Yeah, got one of those right handy. Not on any upper floors of my home (or business)–the structure won’t support that weight of metal. Or, not in a building I own. . .so I’m renting it, which of course reduces my profit. . .increasingly so, over time.
I don’t disagree with your macro conclusions–anyone actually indulging in this bizarre purchase is attempting to hedge against inflation. But the costs associated with the investment are such that it is hard to believe they will realize any profit on the investment, however long they hold it, whatever the fluctuations of metal prices. But (particularly after viewing the video you linked to) one does have to wonder if someone is pulling someone’s leg?

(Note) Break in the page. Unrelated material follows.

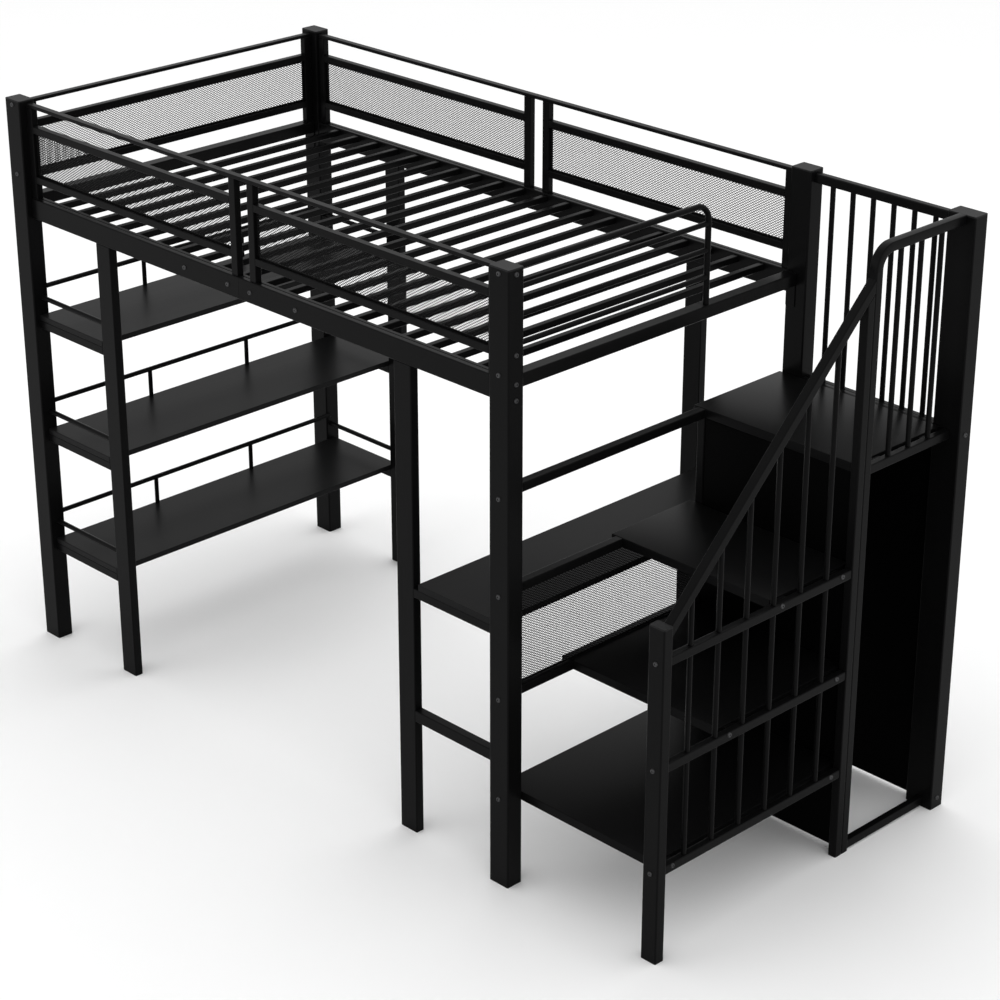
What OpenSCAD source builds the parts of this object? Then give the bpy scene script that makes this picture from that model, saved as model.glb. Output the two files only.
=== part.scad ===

6 February 2011 at 9:40 am
Tam
It always feels good when you’re eating lunch today at last summer’s prices…
13 February 2011 at 6:05 pm
KC
It’s vitally important to hedge against the tsunami of inflation headed our way. Here is something I wrote that I’m distributing to friends and acquaintences:
[Deleted. Not that it's bad, or even spam, but you should get your own blog. --ed]
29 September 2011 at 12:52 pm
New ETF Suggestions – World Beta – Engineering Targeted Returns and Risk
[...] Nickel Arb ETF - Long U.S. nickels (that hedge fundie Kyle Bass concludes are worth $.068 each) and short nickel futures. Tongue-in-cheek as this is pure LP strategy land…not really sure [...]
25 December 2011 at 7:16 pm
Gregory
IF the USD fails, then the investment will have been one which will yield tones (no pun intended).